Binding Books
The Binding of Books
An Essay in the History of Gold-Tooled
Bindings by Herbert P. Horne
London 1894
French Bindings 11
A Nicholas Eve, laveur et relieur des livres et libraire du Roy, 47 escus et demy pour avoir lave,
dore, et regie sur tranche 42 livres des Statuts et Ordonnances de l'ordre, reliez et couverts de
maroquin orenge du Levant, enrichis d'un coste des armoires de Sa Majeste pleines dorees, de
l'autre de France et de Pologne, et aux quatre coins de chiffres, et Ie reste de flammes, avec
leur fermoirs de ruban orenge et bleu, suivant l'ordonnance de M. Ie chancelier du 26 et
quittance du 27 decembre 1579, cy XLVII escus et demi' [Bibl.
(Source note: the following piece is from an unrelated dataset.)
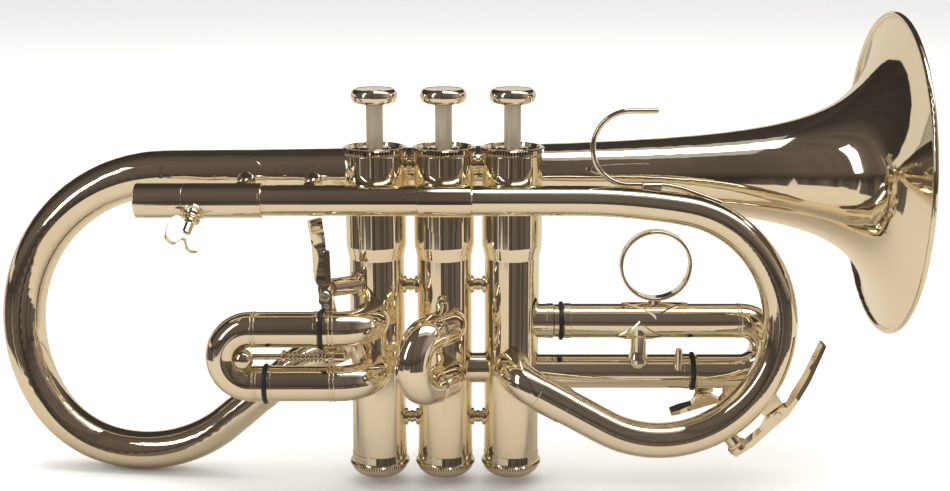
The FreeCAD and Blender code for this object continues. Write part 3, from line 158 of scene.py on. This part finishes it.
# ---------------------------------------------------------------- materials
PLATE = (0.875, 0.815, 0.68)
WARM_PLATE = shade(PLATE, (0.98, 0.955, 0.90))
# Painted shade: the plate colour that corners and creases are painted darker towards.
SHADED_PLATE = shade(PLATE, (0.84, 0.78, 0.66))
# Painted shade: the dark colour that the grooves of the knurling are painted towards.
GROOVE_SHADE = (0.30, 0.24, 0.16)
CORNER_REACH = 3.5 * MM
KNURL_REACH = 0.7 * MM
LINE_DEPTH = 0.004 * MM
# Lines to the metre along each axis: drawn tubes lie along X, and casings stand along Z.
DRAWN_LINES = (14, 1800, 1800)
HONED_LINES = (1800, 1800, 26)
# Mirror bounces after which a plate glows, in place of the bounces that a render leaves out.
LAST_BOUNCE = 2.5
GLOW = (0.62, 0.55, 0.42)
GLOW_POWER = 0.45
BORE_GLOW = 0.05


def plate_material(name, wave=0.07 * MM, polish=0.04, lines=None, groove_shade_reach=0.0, glow=GLOW_POWER):
    """Buffed and lacquered plating: faint orange peel, smears, rougher corners with painted shade,
    painted shade in grooves when asked, and a painted glow after deep mirror bounces.
    """
    s = Shader(name)
    smear = s.span(s.noise(34, 4, 0.6), 0.52, 0.78)
    speck = s.noise(2600, 2)
    corner = s.span(s.crevice(CORNER_REACH), 0.35, 0.95)
    drift = s.span(s.noise(16, 2), 0.35, 0.7)
    # Painted shade: corners found by ambient occlusion are painted darker.
    colour = s.mix(corner, SHADED_PLATE, s.mix(drift, PLATE, WARM_PLATE))
    # Painted shade: tight grooves, found by ambient occlusion, are painted darker.
    if groove_shade_reach:
        colour = s.mix(s.span(s.crevice(groove_shade_reach), 0.45, 0.95), GROOVE_SHADE, colour)
    rough = s.math("MULTIPLY_ADD", smear, 0.05, polish)
    rough = s.math("MULTIPLY_ADD", speck, 0.012, rough)
    rough = s.math("ADD", rough, s.span(corner, 0.0, 1.0, 0.12, 0.0))
    bounces = s.add("ShaderNodeLightPath").outputs["Glossy Depth"]
    deep = s.math("GREATER_THAN", bounces, LAST_BOUNCE)
    normal = s.bump(s.noise(34, 2, 0.4), wave)
    if lines:
        normal = s.bump(s.noise(1.0, 3, 0.6, s.stretch(lines)), LINE_DEPTH, normal)
    s.set(Base_Color=colour, Metallic=1.0, Roughness=rough, Normal=normal,
          Coat_Weight=0.18, Coat_Roughness=0.03, Coat_IOR=1.45,
          Emission_Color=(*GLOW, 1), Emission_Strength=s.math("MULTIPLY", deep, glow))
    return s.material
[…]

Nat, MS. Clairambault, 1231, fol.
91 et 108.].
One of these books, retaining the binding of
Nicolas Eve, is preserved in the British Museum [C. 29. k. 3.], and another is in the Bibliotheque
Nationale [vide Gruel, s.n.]. In the centre of the upper board are the arms of France impaling
those of Poland; on the lower, are the arms of France alone. In each comer of the boards is the
crowned cypher of Henri III., and Louise de Lorraine, being an H interlaced with two A.: the
emblem of the Holy Spirit is repeated four times about the royal arms: and the remaining field of
the boards is powdered with a 'semis' of fleurs-de-lys and tongues of flame. In both copies, the
orange morocco has become changed and darkened with time. The British Museum also
possesses two other books bound for Henri III., tooled in a very similar manner, which may with
certainty be attributed to the binder of the Statutes of the , Ordre du Sainct Esprit.' The smaller
volume, which is figured in Plate VII., is a Horace, printed at Venice, in 1581 [Co 48. d. 5.]: the
larger a copy of Paulus Aemilius' Histoire des Faicts des Roys, Princes, Seigneurs, et Peuple de
France, Paris, 1581 [G. 6455.].
These bindings, however, are neither those which are commonly associated with the name of
Henri III., nor those, popularly attributed to Nicolas Eve. The books of this king, to which I allude,
are bound after a common model. In them, the field of the boards is divided by a floriated fillet of
three lines, into variously shaped compartments, which are left unornamented, except by a
central stamp, representing the Crucifixion. The back of the book is broken by a similar fillet: the
title is tooled at the head; the legend, SPES MEA DEVS, at the tail end; the arms of France in the
centre; and in the intermediate spaces are placed a skull and a fleur-de-Iys. Henri III. caused his
books to be bound with these lugubrious symbols, without regard to their contents; much in the
same way as his public professions of morality were made, without any apparent reference to
his private life. The design of these bindings is as little pleasing as their sentiment; the forms of
the compartments being ill-contrived in themselves, and without relation to one another. A good
example of such a binding may be seen on a copy of the Devotes Contemplations, of Luis de
Granada, Paris, 1583, in the British Museum [C. 47. a.], which, also, possesses another very
large, but very mutilated, specimen of the same kind.